Saint Raphael Academy students participated in the annual science fair, and ten students received commendation for their work. Pictured are (back row) Saint Raphael Principal Dan Richard, Christopher Storti, Ruby Costello, Toyin Okele, Micayla Bourski, Luz Padilla, and science teachers Mike Santilli and Sara Costanzo. Front row: Zachary Mardirosian, Eric Martineau, Bryce Gillis, and Grace Gomes. Missing from the photo is Brady Thibault.

Saint Raphael Academy students participated in the annual science fair, and ten students received commendation for their work. Pictured are (back row) Saint Raphael Principal Dan Richard, Christopher Storti, Ruby Costello, Toyin Okele, Micayla Bourski, Luz Padilla, and science teachers Mike Santilli and Sara Costanzo. Front row: Zachary Mardirosian, Eric Martineau, Bryce Gillis, and Grace Gomes. Missing from the photo is Brady Thibault.

 

Saint Raphael Academy presented another successful freshman science fair, with topics ranging from sports to food to music and everything in-between, and covering all science disciplines. Students began thinking about their projects before they officially entered their freshmen year at Saints, and then spent the next several months developing hypotheses, performing experiments, analyzing data and forming conclusions.

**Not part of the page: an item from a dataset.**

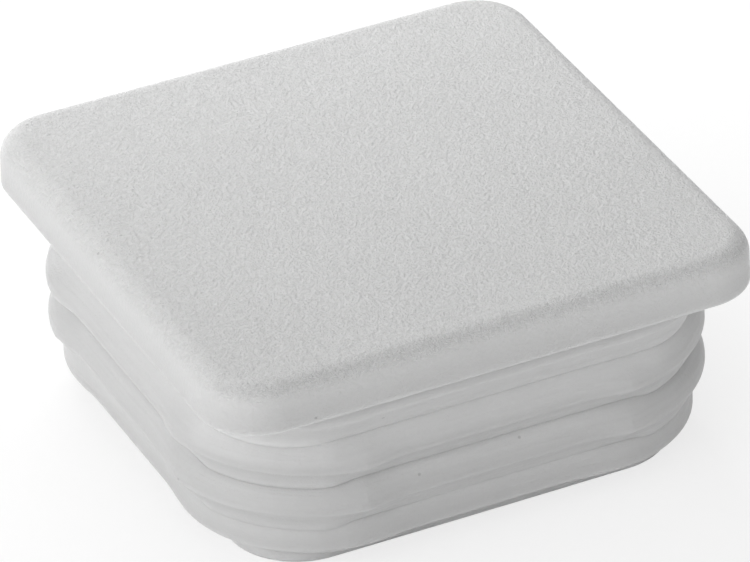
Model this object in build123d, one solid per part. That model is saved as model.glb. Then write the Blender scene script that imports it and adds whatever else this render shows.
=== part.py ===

Mike Santilli and Sara Costanzo, science teachers and co-organizers of the fair, were pleased with the efforts of all the students. Mr. Santilli explained to the group of parents gathered for the project viewing that, not only did students complete all the research, but they each had to clearly present their findings to two judges.

Of the nearly 100 science projects, 10 students were formally recognized as having projects of superior merit. Those recognized were Christopher Storti, Ruby Costello, Toyin Okele, Micayla Bourski, Luz Padilla, Zachary Mardirosian, Eric Martineau, Bryce Gillis, and Grace Gomes and Brady Thibault.

Bryce Gillis was curious why there didn’t seem to be as many flowers in the West as there are in the East. He collected samples of soil as he visited family in California, Colorado, Utah and the southern U.S. His experiment analyzed the growth of marigolds in these samples compared with Rhode Island soil. He found that the flowers in the Rhode Island soil developed a fungus while the flowers in the western soil grew healthy.

Steven Gaunt chose his topic because of his love of sports. He studied the relationship between friction and air pressure in a soccer ball, and how differences in psi affected kicking distance. He admitted that his time for experimentation was shortened because of the amount of snow covering the ground this winter.

It was a similar experiment done by Ben Franklin that inspired Grace Gomes’ project about color and temperature. She analyzed the effect of different colored incandescent light bulbs on different colors of cloth. She discovered that a red bulb shining on black fabric produced the highest heat—107 degrees, to be exact.

Another project by Huascar Beato tested balance and coordination. He designed a box with holes and then asked family members to maneuver a marble around the holes while balancing on one leg. Participants needed several tries before they could successfully complete the task and Huascar concluded that, across different age groups, it was difficult to perform two tasks at once.

The Saint Raphael Academy science fair allows students the opportunity to pursue a topic of personal interest in greater depth, learn research and analytical skills, and gain confidence with oral presentations, reinforcing the Academy’s mission to welcome, inspire and challenge its students.